• [SOURCE EXCERPT]
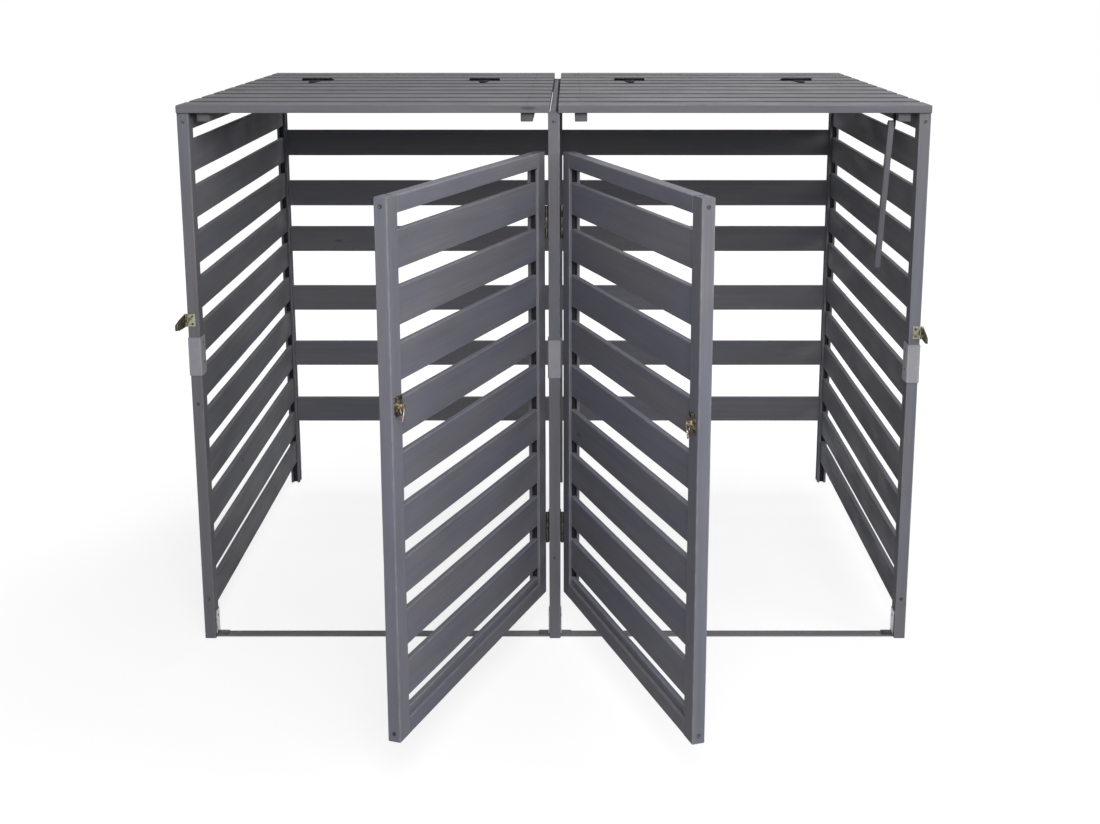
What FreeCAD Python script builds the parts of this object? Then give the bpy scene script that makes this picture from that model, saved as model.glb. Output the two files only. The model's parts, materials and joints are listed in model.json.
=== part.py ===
import FreeCAD, Part

import Sketcher

import math
import os

# Wheelie bin store for two large bins, standing side by side.
#
# Three front posts and three rear posts carry a slatted left side, a slatted right side
# and an open slatted back. Each bay has a framed and slatted door hung on the centre post,
# and a roof of boards whose front seven lift as a lid on two T hinges.
#
# X runs across the front to the right, Y runs from the front to the back, Z is up.
# The origin is the middle of the centre front post's foot. All lengths are millimetres.

SIZES = [
    # alias, value, what it is
    ("store_width", 1580, "outside of the left posts to outside of the right posts"),
    ("store_depth", 1120, "front of the front posts to back of the rear posts"),
    ("post_wide", 25, "post, across the front"),
    ("post_deep", 36, "post, front to back"),
    ("post_height", 1181, "posts, ground to top"),
    ("timber_ease", 1.6, "flat taken off the long corners of posts, stiles and rails"),
    ("slat_thick", 12, "thickness of every slat"),
    ("slat_ease", 1.2, "flat taken off the long corners of slats and boards"),
    ("housing_fit", 0.3, "play between a slat and the wall of its groove"),
    ("housing_deep", 10, "depth of the grooves that house the slats"),
    ("tongue", 8, "length of slat inside a groove"),
    ("side_slat_high", 68, "side slat, height"),
    ("side_slat_pitch", 100.2, "side slats, bottom to bottom"),
    ("side_slat_first", 149.4, "lowest side slat, bottom above ground"),
    ("slat_head_gap", 8, "least gap between the top slat and the rail above it"),
    ("rail_thick", 25, "side and rear rails, thickness"),
    ("top_rail_high", 36, "side, centre and rear top rails, height"),
    ("bottom_rail_high", 62, "side bottom rail, a board in the slats' grooves, height"),
    ("bottom_rail_up", 64, "side bottom rail, above ground"),
    ("centre_rail_shift", -2.5, "centre top rail, off the centre plane"),
    ("rear_slat_high", 72, "rear slat, height"),
    ("rear_row_1", 994.5, "lowest rear slats, bottom below the top of the posts"),
    ("rear_row_2", 825.5, "second rear slat row"),
    ("rear_row_3", 661, "third rear slat row"),
    ("rear_row_4", 488.5, "fourth rear slat row"),
    ("rear_row_5", 356.5, "fifth rear slat row"),
    ("rear_row_6", 213.5, "sixth rear slat row"),
    ("board_wide", 90, "roof board, front to back"),
    ("board_thick", 16, "roof board, thickness"),
    ("board_pitch", 115.6, "roof boards, front edge to front edge"),
    ("board_overhang", 5, "roof boards, past the posts in front and behind"),
    ("lid_boards", 7, "boards in a lid"),
    ("lid_gap", 18, "gap between the two halves of the roof"),
    ("batten_wide", 26, "batten under the roof boards, width"),
    ("batten_high", 19, "batten under the roof boards, height"),
    ("batten_setback", 9, "lid batten, back from the posts' front"),
    ("inner_batten", 57, "inner battens, centre plane to batten centre"),
    ("outer_batten", 54, "outer battens, outside of the store to batten centre"),
    ("door_edge_gap", 9.5, "gap between a shut door and the outer post"),
    ("door_bottom", 115, "door, bottom above ground"),
    ("door_head_gap", 80, "top of the door below the roof boards"),
    ("door_thick", 25, "door, thickness"),
    ("stile_wide", 40, "door stile, width"),
    ("door_top_rail_high", 31, "door top rail, height"),
    ("door_bottom_rail_high", 32, "door bottom rail, height"),
    ("door_strip_high", 15, "slat strip standing on the door bottom rail"),
    ("door_slat_high", 68, "door slat, height"),
    ("door_slat_pitch", 98.5, "door slats, bottom to bottom"),
    ("door_slat_first", 69, "lowest door slat, bottom above the door's bottom"),
    ("left_open", 70, "left door, degrees open"),
    ("right_open", 71.5, "right door, degrees open"),
    ("hinge_gap", 8, "gap between the centre post and a door"),
    ("hinge_high", 68, "butt hinge, height"),
    ("hinge_leaf_wide", 22, "butt hinge leaf, width"),
    ("leaf_thick", 1.5, "butt hinge leaf, thickness"),
    ("knuckle_radius", 3.5, "butt hinge knuckle, radius"),
    ("hinge_pin_radius", 1.6, "butt hinge pin, radius"),
    ("pin_play", 0.05, "play between a hinge pin and its bore, on the radius"),
    ("knuckle_play", 0.3, "end play between neighbouring knuckles"),
    ("leaf_clear", 0.4, "butt hinge leaf, clear of its knuckle"),
    ("pin_ahead", 1, "butt hinge pin, ahead of the post's front"),
    ("upper_hinge", 151, "upper butt hinge, centre below the door's top"),
    ("lower_hinge", 151, "lower butt hinge, centre above the door's bottom"),
    ("pin_head_high", 1.5, "butt hinge pin head, height"),
    ("pin_head_radius", 3, "butt hinge pin head, radius"),
    ("strap_thick", 2, "T hinge plate, thickness"),
    ("strap_long", 96, "T hinge tongue, length"),
    ("strap_root", 30, "T hinge tongue, width at the knuckle"),
    ("strap_tip", 15, "T hinge tongue, width at its round end"),
    ("cross_wide", 78, "T hinge cross leaf, width"),
    ("cross_deep", 27, "T hinge cross leaf, front to back"),
    ("strap_knuckle_radius", 4, "T hinge knuckle, radius"),
    ("strap_pin_radius", 2, "T hinge pin, radius"),
    ("strap_barrel", 30, "T hinge barrel, length"),
    ("strap_clear", 1, "T hinge plates, clear of the knuckle"),
    ("inner_strap", 188, "inner T hinges, centre plane to hinge centre"),
    ("outer_strap", 167, "outer T hinges, outside of the store to hinge centre"),
    ("prop_across", 12, "prop stick, width"),
    ("prop_deep", 14, "prop stick, front to back"),
    ("prop_long", 333, "prop stick, pivot to lower end"),
    ("prop_lean", 14, "prop stick, degrees back from hanging"),
    ("prop_back", 42, "prop pivot, back from the posts' front"),
    ("prop_pivot_down", 26, "prop pivot, below the roof boards"),
    ("prop_plate_thick", 2, "prop bracket, thickness"),
    ("prop_plate_deep", 20, "prop bracket, front to back"),
    ("prop_plate_drop", 1, "prop bracket's top, below the roof boards"),
    ("prop_pin_radius", 2.5, "prop pivot pin, radius"),
    ("prop_pin_end", 1.7, "prop pivot pin, standing out past the stick"),
    ("prop_clear", 0.3, "gap between the prop stick and its bracket"),
    ("hasp_plate_wide", 17, "hasp plate on the post, width"),
    ("hasp_high", 28, "hasp plate, height"),
    ("hasp_thick", 1.5, "hasp plate and strap, thickness"),
    ("hasp_gap", 0.4, "play between the closed hasp strap and its plate"),
    ("hasp_long", 76, "hasp strap, barrel to tip"),
    ("hasp_root", 29, "hasp strap, height at the barrel"),
    ("hasp_shoulder", 47, "hasp strap, barrel to shoulder"),
    ("hasp_shoulder_high", 24.4, "hasp strap, height at the shoulder"),
    ("hasp_tip", 13, "hasp strap, height at the tip"),
    ("hasp_droop", 0.8, "middle of the hasp strap's tip, below the barrel's middle"),
    ("hasp_tip_ease", 2.5, "flat taken off the hasp strap's tip"),
    ("hasp_edge_back", 0.1, "hasp plate, back from the post's side"),
    ("hasp_root_back", 0.6, "hasp strap, back from the post's side"),
    ("hasp_barrel_clear", 0.2, "hasp barrel, clear of the post's side"),
    ("hasp_barrel_radius", 3, "hasp barrel, radius"),
    ("hasp_pin_radius", 1.25, "hasp pin, radius"),
    ("left_hasp_open", 92, "left hasp strap, degrees swung open"),
    ("right_hasp_open", 85, "right hasp strap, degrees swung open"),
    ("left_latch_up", 737, "left latch, centre above ground"),
    ("right_latch_up", 709, "right latch, centre above ground"),
    ("keep_wide", 30, "keep plate on the door, width"),
    ("keep_high", 36, "keep plate on the door, height"),
    ("keep_in", 23, "keep plate, centre to the door's free edge"),
    ("staple_out", 13, "staple on the keep plate, standing out of the door"),
    ("staple_high", 9, "staple, height"),
    ("staple_wire", 3, "staple, thickness"),
    ("eye_in", 4.5, "eye in the staple, in from its outer end"),
    ("keep_screw_in", 5, "keep plate screws, in from the plate's edges"),
    ("slot_play", 1.2, "play all round the staple in the hasp's slot"),
    ("link_wire", 1.3, "drop link, wire radius"),
    ("link_wide", 18, "drop link, width at the top"),
    ("link_long", 27, "drop link, length"),
    ("threshold_up", 1, "threshold bar, a flat steel strip, above ground"),
    ("threshold_thick", 3, "threshold bar, thickness"),
    ("threshold_deep", 27, "threshold bar, front to back"),
    ("threshold_back", 7, "threshold bar, back from the posts' front"),
    ("threshold_ease", 0.4, "flat taken off the threshold bar's long edges"),
    ("bracket_thick", 2, "threshold bracket, thickness"),
    ("bracket_high", 59, "threshold bracket, height"),
    ("bracket_foot", 24, "threshold bracket, foot length on the bar"),
    ("bracket_hole_up", 48, "threshold bracket hole, above ground"),
    ("bracket_hole_radius", 2.6, "threshold bracket hole, radius"),
    ("sleeve_thick", 2, "post sleeve, sheet thickness"),
    ("sleeve_high", 85, "post sleeve, height"),
    ("sleeve_deep", 38, "post sleeve, length of its sides"),
    ("left_sleeve_up", 613, "left sleeve, bottom above ground"),
    ("centre_sleeve_up", 607, "centre sleeve, bottom above ground"),
    ("right_sleeve_up", 597, "right sleeve, bottom above ground"),
    ("left_screw_up", 549, "left post's middle screw, above ground"),
    ("centre_screw_up", 192, "centre post's low screw, above ground"),
    ("outer_screw_up", 95, "outer posts' low screws, above ground"),
    ("screw_radius", 3.6, "screw head, radius"),
    ("screw_proud", 0.8, "screw head, standing out"),
    ("screw_gap", 0.02, "gap between a screw head and the wood under it"),
    ("reach", 1, "how far a drill runs on, and a web enters its neighbour"),
]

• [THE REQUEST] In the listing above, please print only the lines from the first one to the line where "# The origin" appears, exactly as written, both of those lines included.

• [WRITTEN REPLY]
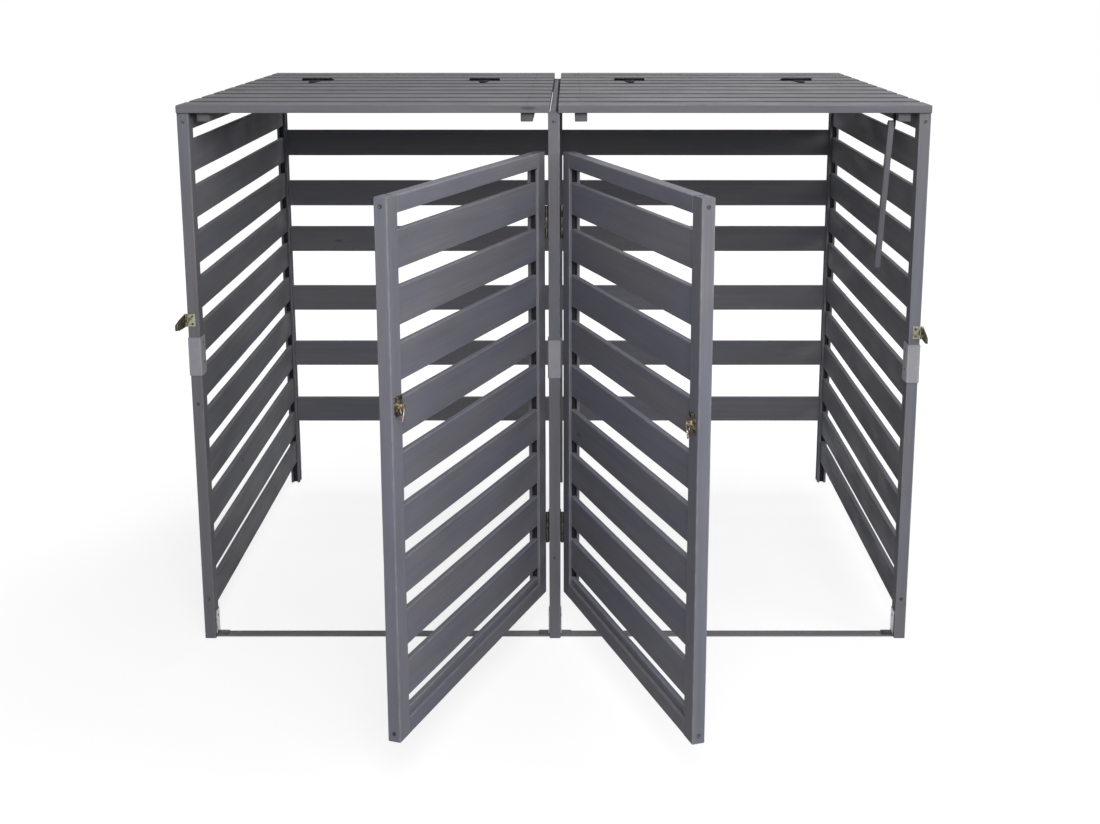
What FreeCAD Python script builds the parts of this object? Then give the bpy scene script that makes this picture from that model, saved as model.glb. Output the two files only. The model's parts, materials and joints are listed in model.json.
=== part.py ===
import FreeCAD, Part

import Sketcher

import math
import os

# Wheelie bin store for two large bins, standing side by side.
#
# Three front posts and three rear posts carry a slatted left side, a slatted right side
# and an open slatted back. Each bay has a framed and slatted door hung on the centre post,
# and a roof of boards whose front seven lift as a lid on two T hinges.
#
# X runs across the front to the right, Y runs from the front to the back, Z is up.
# The origin is the middle of the centre front post's foot. All lengths are millimetres.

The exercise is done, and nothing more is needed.